Otro ejemplo similar es el de Cuenca, una ciudad que conserva un extraordinaria riqueza patrimonial a diferencia de otras ciudades castellanas como Albacete, Ciudad Real o Guadalajara, que hicieran tabla rasa con el pasado arrasando sus antiguas ciudades medievales. El éxito de la supervivencia del casco histórico de Cuenca se debe a turismo y al éxito de la construcción de su ‘imagen de marca’: las Casas Colgadas. Porque el turismo lo que hace es vender una ciudad y, como es obvio, para vender un producto necesitas una buena imagen de marca. Cuenca se inventó las Casas Colgadas. La ciudad tenía casas asomadas a la hoz de río Huécar –como muchas otras ciudades españolas que también tienen edificios asomados a un precipicio– y el Ayuntamiento decidió restaurar tres y, de la mano del arquitecto Francisco León, las reconstruyó sin respetar lo más mínimo su estructura ni forma original pero, eso sí, quedaron muy bonitas y pintorescas. En 1963 consiguieron que la Dirección General de Turismo declarara las casas ‘Paisaje Pintoresco’ y la maquinaria de crear souvenirs, carteles, postales y cerámicas con la forma de las Casas Colgadas se puso en marcha. Después se alojó en su interior el Museo de Arte Abstracto, convirtiéndolas definitivamente en la locomotora del despegue turístico de la ciudad.
¿Estamos asistiendo a un engaño? Quizás sí, pero en el caso de Cuenca o del Barrio Gótico de Barcelona –y como en tantísimos casos más– es una mentirijilla piadosa, una de esas mentiras que apetecen creer.
El turismo transforma las ciudades pero olvidamos que las ciudades cambian, con turismo o sin él. La Ley de Arrendamientos Urbanos ha puesto a puntilla a muchísimas tiendas centenarias que daban un encanto especial al centro de Barcelona, pero a principios de siglo XX muchas voces se alzaron contra esas tiendas modernistas que estaban aniquilando a las tiendas de ‘toda la vida’, esas decimonónicas cuevas oscuras sin escaparates en las que los aprendices dormían la siesta sobre el mismo mostrador. Es la modernidad, se decía entonces. Las encantadoras plazuelas del centro de la capital catalana se construyeron sobre los solares que dejaron los conventos que se demolieron tras la desamortización de 1835 –patrimonio destruido, en definitiva. La urbanización de las Ramblas en el siglo XVIII relegó al paseo del Born, que había sido desde el siglo XIV el centro de reunión de la gente más elegante de la ciudad. Y la urbanización del Passeig de Gràcia se llevó consigo también a toda la burguesía y a la gente elegante, convirtiendo a las Ramblas y a la Plaza Real en una abigarrada ágora del populacho, visitantes sin un duro, desorientados, freaks, buscavidas y gente peculiar, un lugar fascinante que se desvaneció lentamente hasta fenecer durante la década de los 90 del pasado siglo.

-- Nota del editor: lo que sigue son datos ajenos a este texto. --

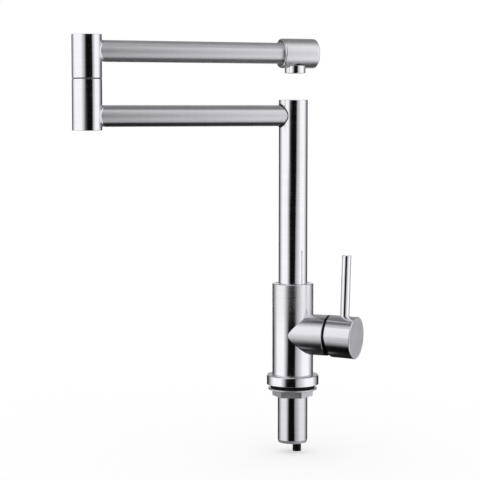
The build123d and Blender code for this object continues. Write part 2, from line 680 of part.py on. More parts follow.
def make_riser_spigot():
    seal_r = SEAL_SPIGOT_D / 2
    bore_r = SPIGOT_BORE_D / 2
    plug_r = RISER_D / 2 - RISER_WALL - FIT
    spigot = turned(
        (bore_r, SOCKET_FLOOR + AIR),
        (seal_r, SOCKET_FLOOR + AIR),
        (seal_r, FLANGE_BOTTOM),
        (FLANGE_D / 2, FLANGE_BOTTOM),
        (FLANGE_D / 2, RISER_FOOT),
        (plug_r, RISER_FOOT),
        (plug_r, RISER_FOOT + PLUG_IN_RISER),
        (bore_r, RISER_FOOT + PLUG_IN_RISER),
    )
    return spigot - seal_grooves(seal_r, RISER_SEAL_LOW, RISER_SEAL_PITCH)


def arm_tube(start, stop, height):
    """A length of arm tube along +X."""
    return along_arm(ring(ARM_D / 2, ARM_BORE_R, start, stop), height)


def make_lower_arm():
    arm = arm_tube(0, LOWER_REACH, LOWER_ARM_Z)
    arm -= upright(RISER_D / 2, LOWER_ARM_Z - ARM_D, LOWER_ARM_Z + ARM_D)
    arm -= upright(ELBOW_D / 2, LOWER_ARM_Z - ARM_D, LOWER_ARM_Z + ARM_D, LOWER_REACH)
    return on_lower_arm(arm)


def elbow_barrel(low, high, arm_z):
    """An elbow barrel with a rounded outer edge at each end and the arm's hole in its side."""
    barrel = ring(ELBOW_D / 2, ELBOW_BORE_R, low, high)
    barrel = rounded(barrel, (low, ELBOW_EDGE), (high, ELBOW_EDGE))
    return barrel - along_arm(rod(ARM_BORE_R, 0, ELBOW_D), arm_z)


def make_lower_elbow():
    barrel = elbow_barrel(ELBOW_BOTTOM, SEAM_BOTTOM, LOWER_ARM_Z)
    return on_lower_arm(Pos(LOWER_REACH, 0, 0) * Rot(0, 0, 180) * barrel)


def make_elbow_plug(low):
    return at_elbow(rod(ELBOW_BORE_R - FIT, low, low + PLUG_THICKNESS))


def make_elbow_socket():
    bore_r = ELBOW_PIN_D / 2 + RUN
    return at_elbow(ring(ELBOW_BORE_R - FIT, bore_r, ELBOW_SOCKET_BOTTOM, ELBOW_SOCKET_TOP))


def make_elbow_washer():
    """The thin slip washer that shows as a dark line between the two barrels."""
    outer = ELBOW_D / 2 - SEAM_RECESS
    return at_elbow(ring(outer, ELBOW_PIN_D / 2 + RUN, SEAM_BOTTOM, SEAM_TOP - FACE))


# ---- upper arm ----
def make_upper_elbow():
    return at_elbow(elbow_barrel(SEAM_TOP, ELBOW_TOP, UPPER_ARM_Z))


def make_elbow_pin():
    """The hollow pin of the upper barrel, which turns in the lower barrel's socket."""
    pin_r = ELBOW_PIN_D / 2
    head_r = ELBOW_BORE_R - FIT
    bore_r = ELBOW_PIN_BORE_D / 2
    low = CIRCLIP_TOP - CIRCLIP_THICKNESS - ELBOW_PIN_TAIL
    pin = turned(
        (bore_r, low),
        (pin_r, low),
        (pin_r, SEAM_TOP),
        (head_r, SEAM_TOP),
        (head_r, SEAM_TOP + ELBOW_PIN_HEAD),
        (bore_r, SEAM_TOP + ELBOW_PIN_HEAD),
    )
    pin -= seal_grooves(pin_r, ELBOW_SEAL_LOW, ELBOW_SEAL_PITCH)
    groove_low = CIRCLIP_TOP - CIRCLIP_THICKNESS
    pin -= ring(pin_r + PAST, pin_r - CIRCLIP_GROOVE_DEPTH, groove_low, CIRCLIP_TOP)
    return at_elbow(pin)


def make_elbow_circlip():
    pin_r = ELBOW_PIN_D / 2
    low = CIRCLIP_TOP - CIRCLIP_THICKNESS
    clip = ring(pin_r + CIRCLIP_PROUD, pin_r - CIRCLIP_GROOVE_DEPTH + FIT, low, CIRCLIP_TOP)
    gap = Pos(-ELBOW_PIN_D / 2, 0, low) * Box(ELBOW_PIN_D, CIRCLIP_OPENING, 4 * CIRCLIP_THICKNESS)
    return at_elbow(clip - gap)


def make_upper_arm():
    arm = arm_tube(0, UPPER_REACH - HEAD_BEHIND_NOZZLE + HEAD_SOCKET, UPPER_ARM_Z)
    arm -= upright(ELBOW_D / 2, UPPER_ARM_Z - ARM_D, UPPER_ARM_Z + ARM_D)
    return at_elbow(arm)


# ---- outlet head and aerator ----
def make_outlet_head():
    """A round hollow head: arm socket at its back, rounded closed front, nozzle hole below."""
    outer = HEAD_D / 2
    cavity_r = outer - HEAD_WALL
    back = -HEAD_BEHIND_NOZZLE
    front = HEAD_BEYOND_NOZZLE
    socket_r = ARM_D / 2 + FIT
    head = turned(
        (0, front),
        (outer, front),
        (outer, back),
        (socket_r, back),
        (socket_r, back + HEAD_SOCKET),
        (cavity_r, back + HEAD_SOCKET),
        (cavity_r, front - HEAD_WALL),
        (0, front - HEAD_WALL),
    )
    head = along_arm(rounded(head, (front, HEAD_ROUND), (back, HEAD_EDGE)), UPPER_ARM_Z)
    head -= upright(NOZZLE_D / 2 + FIT, NOZZLE_BOTTOM, UPPER_ARM_Z)
    return at_nozzle(head)


def make_outlet_nozzle():
    outer = NOZZLE_D / 2
    bore_r = outer - NOZZLE_WALL
    nozzle = turned(
        (bore_r, NOZZLE_BOTTOM),
        (outer, NOZZLE_BOTTOM),
        (outer, NOZZLE_TOP),
        (NOZZLE_THROAT_D / 2, NOZZLE_TOP),
        (NOZZLE_THROAT_D / 2, NOZZLE_SHOULDER),
        (bore_r, NOZZLE_SHOULDER),
    )
    nozzle = rounded(nozzle, (NOZZLE_BOTTOM, NOZZLE_EDGE))
    inside = along_arm(rod(HEAD_D / 2 - HEAD_WALL / 2, -NOZZLE_D, NOZZLE_D), UPPER_ARM_Z)
    below = upright(NOZZLE_D, NOZZLE_BOTTOM - PAST, UPPER_ARM_Z - HEAD_D / 2 + HEAD_WALL)
    return at_nozzle(nozzle & (inside + below))


def make_aerator_body():
    """The jet former: a cup with a honeycomb of holes in its floor."""
    cup = turned(
        (0, AERATOR_BOTTOM),
        (AERATOR_R, AERATOR_BOTTOM),
        (AERATOR_R, AERATOR_TOP),
        (AERATOR_R - AERATOR_WALL, AERATOR_TOP),
        (AERATOR_R - AERATOR_WALL, AERATOR_BOTTOM + GRID_THICKNESS),
        (0, AERATOR_BOTTOM + GRID_THICKNESS),
    )
    hole = rod(GRID_HOLE_D / 2, AERATOR_BOTTOM - PAST, AERATOR_BOTTOM + GRID_THICKNESS + PAST)
    limit = GRID_RINGS * GRID_PITCH + GRID_PITCH / 2
    row_step = GRID_PITCH * sqrt(3) / 2
    for row in range(-GRID_RINGS, GRID_RINGS + 1):
        holes_in_row = 2 * GRID_RINGS + 1 - abs(row)
        start = -(holes_in_row - 1) * GRID_PITCH / 2
        for step in range(holes_in_row):
            x = start + step * GRID_PITCH
            if x * x + (row * row_step) ** 2 < limit * limit:
                cup -= Pos(x, row * row_step, 0) * hole
    return at_nozzle(cup)


def make_aerator_sieve():
    low = AERATOR_TOP - SIEVE_THICKNESS
    return at_nozzle(rod(AERATOR_R - AERATOR_WALL - FIT, low, AERATOR_TOP))


def make_aerator_seal():
    return at_nozzle(ring(AERATOR_R, NOZZLE_THROAT_D / 2, AERATOR_TOP, NOZZLE_SHOULDER))


PIECES = {
    "shank": make_shank(),
    "base_gasket": ring(GASKET_D / 2, SHANK_HOLE_R, 0, RING_BOTTOM + GASKET_IN_RING),
    "base_ring": make_base_ring(),
    "pad_washer": ring(PAD_WASHER_D / 2, SHANK_HOLE_R, WASHER_TOP, 0),
    "clamp_washer": make_clamp_washer(),
    "clamp_nut": make_clamp_nut(),
    "valve_body": make_valve_body(),
    "cold_inlet_tail": make_tail(1, SHANK_BOTTOM - COLD_TAIL_BELOW_SHANK, True),
    "hot_inlet_tail": make_tail(-1, SHANK_BOTTOM + HOT_TAIL_ABOVE_SHANK_END, True),
    "inlet_tail_seals": make_tail_seals(),
    "cartridge_base_seals": make_base_seals(),
    "cartridge_base": make_cartridge_base(),
    "fixed_disc": make_fixed_disc(),
    "moving_disc": make_moving_disc(),
    "disc_carrier": make_disc_carrier(),
    "cartridge_turret": make_turret(),
    "lift_pin": across_pivot(PIVOT_PIN_D / 2, PIVOT_PIN_LENGTH),
    "cartridge_housing": make_cartridge_housing(),
    "cartridge_nut": make_cartridge_nut(),
    "trim_ring": make_trim_ring(),
    "spindle": make_spindle(),
    "handle_cap": make_handle_cap(),
    "lever": make_lever(),
    "handle_grub_screw": make_grub_screw(),
    "grub_screw_plug": make_screw_plug(),
    "riser_tube": make_riser_tube(),
    "riser_top_plug": rod(RISER_D / 2 - RISER_WALL - FIT, RISER_TOP - PLUG_THICKNESS, RISER_TOP),
    "riser_spigot": make_riser_spigot(),
    "riser_seals": ring_seals(SEAL_SPIGOT_D / 2, RISER_SEAL_LOW, RISER_SEAL_PITCH),
    "riser_thrust_washer": ring(COLLAR_R, SEAL_SPIGOT_D / 2 + RUN, SEAL_BORE_TOP, THRUST_WASHER_TOP),
    "riser_bush": ring(COLLAR_R, RISER_D / 2 + RUN, RISER_FOOT + FACE, COLLAR_RING_BOTTOM),
    "collar_ring": ring(COLLAR_R, RISER_D / 2 + COLLAR_PLAY, COLLAR_RING_BOTTOM, COLLAR_RING_TOP),
    "lower_arm_tube": make_lower_arm(),
    "lower_elbow_barrel": make_lower_elbow(),
    "lower_elbow_plug": make_elbow_plug(ELBOW_BOTTOM),
    "elbow_socket": make_elbow_socket(),
    "elbow_slip_washer": make_elbow_washer(),
    "upper_elbow_barrel": make_upper_elbow(),
    "upper_elbow_plug": make_elbow_plug(ELBOW_TOP - PLUG_THICKNESS),
    "elbow_pin": make_elbow_pin(),
    "elbow_seals": at_elbow(ring_seals(ELBOW_PIN_D / 2, ELBOW_SEAL_LOW, ELBOW_SEAL_PITCH)),
    "elbow_circlip": make_elbow_circlip(),
    "upper_arm_tube": make_upper_arm(),
    "outlet_head": make_outlet_head(),
    "outlet_nozzle": make_outlet_nozzle(),
    "aerator_body": make_aerator_body(),
    "aerator_sieve": make_aerator_sieve(),
    "aerator_seal": make_aerator_seal(),
}

os.makedirs("parts", exist_ok=True)
for name, piece in PIECES.items():
    export_step(piece, f"parts/{name}.step")
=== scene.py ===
import json
from math import cos, hypot, pi, radians, sin

import bmesh
import bpy
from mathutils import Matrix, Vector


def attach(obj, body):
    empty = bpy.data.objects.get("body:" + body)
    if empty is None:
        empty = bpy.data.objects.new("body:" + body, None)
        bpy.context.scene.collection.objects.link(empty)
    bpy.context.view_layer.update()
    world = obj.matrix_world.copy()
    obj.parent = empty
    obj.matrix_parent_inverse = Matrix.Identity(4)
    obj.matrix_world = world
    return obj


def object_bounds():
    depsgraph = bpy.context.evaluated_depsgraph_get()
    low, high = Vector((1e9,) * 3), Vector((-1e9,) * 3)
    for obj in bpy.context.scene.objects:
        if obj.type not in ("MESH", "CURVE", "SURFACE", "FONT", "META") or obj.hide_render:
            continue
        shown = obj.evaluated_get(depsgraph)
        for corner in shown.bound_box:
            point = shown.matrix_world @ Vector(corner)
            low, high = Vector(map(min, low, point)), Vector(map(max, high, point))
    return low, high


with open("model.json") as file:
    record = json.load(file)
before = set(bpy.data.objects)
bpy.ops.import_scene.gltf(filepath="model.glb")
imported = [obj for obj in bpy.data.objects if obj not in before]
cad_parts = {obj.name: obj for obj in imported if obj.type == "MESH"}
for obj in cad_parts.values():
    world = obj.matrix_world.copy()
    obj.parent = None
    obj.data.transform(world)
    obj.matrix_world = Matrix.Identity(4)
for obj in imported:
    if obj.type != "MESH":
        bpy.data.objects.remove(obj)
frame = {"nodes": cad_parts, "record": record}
CAD_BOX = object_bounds()
MM = 0.001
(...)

¿Es mala la ciudad-escenario que plantea el turismo? Miren, les recomiendo la lectura de un libro absolutamente delicioso: Guía secreta de Barcelona (1974) de José Luis Carandell, el retrato de una ciudad extraordinaria que ya no existe. Porque aquella Barcelona de 1974 era salvaje, auténtica, visceral, llena de gente peculiar, desgarrada, rebelde… y con el espacio público monopolizado por los coches, miserable, barraquista, con barrios insalubres y, en definitiva, fea como el demonio. A mi encantaría volver a esa ciudad, pero eso es debido a mis psicopatías y a mi basura mental. Cualquier ciudadano decente escogería la Barcelona de 2015, y es lógico y normal que sea así.
En los años 80, para sobrevivir, Barcelona apostó por el turismo. Para bien o para mal, la apuesta resultó un éxito y no parece que nada vaya a cambiar, salvo cataclismo electoral de los partidos que detentan la CT. Después de recibir 7,5 millones de turistas en 2014, el lobby Barcelona Global se ha planteado el reto de alcanzar los 10 millones de turistas anuales. Barcelona no fabrica nada, no genera nada, dejó pasar el tren de la innovación, el 22@ ha sido un fiasco… pero se ha desvelado como un escenario maravilloso. Les guste a los barceloneses o no, esto es lo que hay. Así que, sonrían, es lo mínimo que se les puede pedir a los figurantes de un parque temático.